Andy Brown

4 March 2020

Andy Brown is a published poet, songwriter, and an Associate Professor of English & Creative Writing at Exeter University.

Q: Your work ranges from academia to poetry, songwriting to novels. What are the benefits and (if any) pitfalls of having such a broad creative palette?

A: I’m a musician as well as a writer, and I can play four or five different instruments. Each one lets me do different things musically, either solo, or within the context of a band/ensemble. They each have a different voice, tone and feel. They also have a different ‘place’ in the band. I mention this because I think the same is true of writing – each form of writing is a bit like a different instrument. Prose writing allows me to tell stories and explore characters and their motives and desires; writing a novel is also a long, involved, solo endeavour. Poetry writing lets me play with image and idea, sound and pattern language in its ‘purer’ sense, and it can often be collaborative, like music. Songwriting lets me do both – character and poetry together – but in a more immediate, communicative and entertaining kind of way. It is also truly collaborative. Academic writing is the most different of the lot, and I find it hard to do that at the same time as writing poems, say, so I tend to keep that separate. Academic writing is discursive and analytic and involves a much more rational mind-set… that can rather put the dampers on the more irrational creative instinct.

Q: The theme of the Festival is ‘Fact & Fiction’. Most nonfiction literature is, of course, in prose form – what do you think are the special advantages of poetry in examining topics such as anatomy or sanitation, as you do so successfully in Bloodlines?

A: I’m glad you think that Bloodlines works successfully! Poetry allows you to explore images and ‘moments’, without having to tell all the back-story, or to show all the historical research to set the context. You can just dive straight in, in media res, and let the images create the effect for the reader. Prose tends to fill in the gaps, whereas poetry tends to leave the space for the reader to inhabit and work out/realise what it is all about. In other words, prose is more expository, whereas poetry works as much by what you don’t say as what you do.
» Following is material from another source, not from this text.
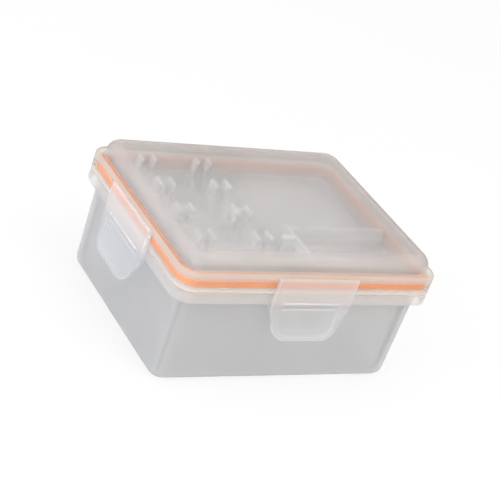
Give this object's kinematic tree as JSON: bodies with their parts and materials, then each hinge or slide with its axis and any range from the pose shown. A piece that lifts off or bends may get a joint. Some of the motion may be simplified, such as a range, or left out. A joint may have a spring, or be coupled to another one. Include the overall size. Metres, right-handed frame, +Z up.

Q: Bloodlines makes extensive use of a kind of intertextuality in its explicit references to other poets, poems and works of art. Why did you choose to adopt this device in this collection in particular?

A: I’m very interested in writing from paintings and other art forms (ekphrasis), and have explored this technique before in my previous books. I like speaking French and Spanish  so have started translating poems in those languages, and I’m very much into the idea that our own work stands in relation to traditions and heritages – so it makes sense to ‘talk back’ to those writers and artists who have inspired us. I’m also very interested in trying to let poetry stand alongside other art forms and other forms of discourse – science, medicine, history, politics, art etc. I find it very interesting when an event/reading, for example, has a poet, a musician, a scientist, a medic on the panel, for example. It helps to show that poetry can make very valuable and engaging interventions in our public debates about, say, healthcare.

Q: Do you think poetry has a meaningful role to play in current debates around the nature of truth? Can poetry help us find our way to a deeper, inalienable truth that we risk losing in a sea of social media fakery?

A: I’m very interested in truth and wrote my PhD on the relationship between poetry and truth. “Poetry tells the truth but tells it slant”… I paraphrase Seamus Heaney here. I also just read an interesting quote from the American poet Rosemarie Waldrop: “When your government consistently lies through its teeth, it just may be very important to pay attention to words in the way poetry does.” That seems to make a lot of sense to me. Poetry allows us to pay great attention to individual words, where they come from, and the relationships between them. Without being too pious about it, there aren’t many times/places in our lives when we can do that…. if you want to cut through the ‘fakery’ of social media and politics, then paying attention to the way it ab/uses language, in the same way that poets pay great attention to language, might be a very good thing to do.

Q: Which current writers, poetry or prose, would you recommend to anyone looking to explore the borderlands between fact and fiction?

A: I’m really looking forward to reading Sebastian Barry’s new novel this year. I love his fictions. They explore Irish history across the 20th and, in these last novels, the history of the American civil war.  His novels therefore include ‘real’ events, but fictionalise most beautifully around them. My wife, Natasha Charles, also has a fictionalised memoir published this year that masquerades as the dating diaries of another (invented) woman… great fun and curiously blending fiction with real-life experience.

Q: Can you give any advice to new writers looking to find their own creative style in a media world that offers seemingly endless possibilities?

A: Write, re-write and re-write. Read, read, read, and then read some more. Surround yourself with enthusiasts. Participate fully: workshops, readings/festivals, events, reading groups. Nothing happens in a vacuum. Do exactly what you want to do – don’t try and second guess what it is that ‘the media world’ wants; don’t be distracted from pursuing your own interests. Do that with integrity, with honesty, with energy and enthusiasm. Be prepared to fail. Accept failure. Remember that you are writing for a reader – bear them in mind at all times. And remember that, in the end, it’s only writing.

Interview conducted by Trevor Datson.